Over the three-month period from late September to late December, the Financial sector lost 43%, followed next by the Materials sector which shed 39%.  All other sectors are underwater for this selected period, though again we see the three classically “Defensive” areas lost the least money (roughly 16% each).

What does this tell us?

We’re not out of the woods by any means yet and the market is still likely to remain in a downtrend.  Money tends to flow from left to right on the Sector Rotation model, the way the graph is drawn.  This means we could expect the next source of strength to come from the Financials and Consumer Discretionary (Retail), and when we see those sectors ‘perk up,’ we will have a clue that investors are seeing better times ahead.

We’re not there yet.  The Sector Rotation model continues to hint at defensive postures or perhaps avoidance of the market completely (in terms of investment horizons)… although bonds do not offer much of a respite (in terms of very low yields).

Stay safe and continue to compare sectors for signs of emerging strength or continued weakness.

Also, take advantage of the special full-access two-month trial offer to Market Club if you have not done so already – the offer expires soon.

Corey Rosenbloom

Afraid to Trade.com

4 Comments

4 Responses to “Three Month Sector Rotation Insights”

  1. complacent panda Says:

    Do you think a rotation into retail will come anytime soon?

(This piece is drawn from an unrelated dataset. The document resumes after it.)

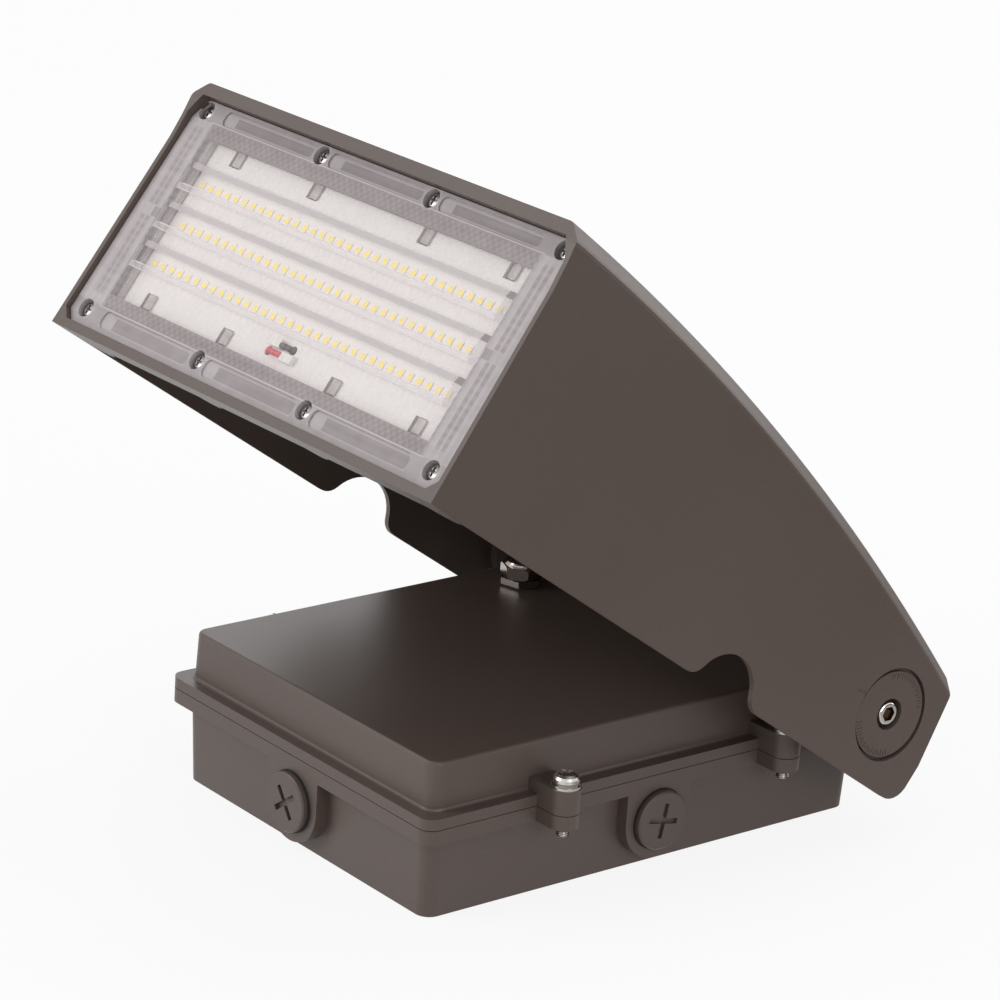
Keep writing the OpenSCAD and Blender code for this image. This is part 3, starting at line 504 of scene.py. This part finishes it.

From the numbers I have seen (something like a 4% drop in sales and continued price cuts) don’t seem all that encouraging.

    Love the insight,

    CP

  2. Corey Rosenbloom Says:

    CP,

    That’s the one thing about the economy that always gets us – the stock market typically leads the economy, so we’ll start to see firming up through positive momentum divergences and reversal patterns on the charts before we see any recovery in housing or financials, both of which are aching for a bottom.

    But like you noted, things economically there continue to deteriorate and I’m not looking forward to seeing December retail sales – even at my local mall, shopping wasn’t what it was last year and there were far more discounts.

    It’s rough out there.

  3. toad37 Says:

    Great post Corey, I really appreciate the message. It is indeed tough out there. Good luck with your trades this week if you make any. 🙂

  4. toad37 Says:

    Exactly Corey, there is absolutely no reason to be long right now for anything other than a quick potential wave 4 trade. We all need to be very careful out there right now. Have a good week all!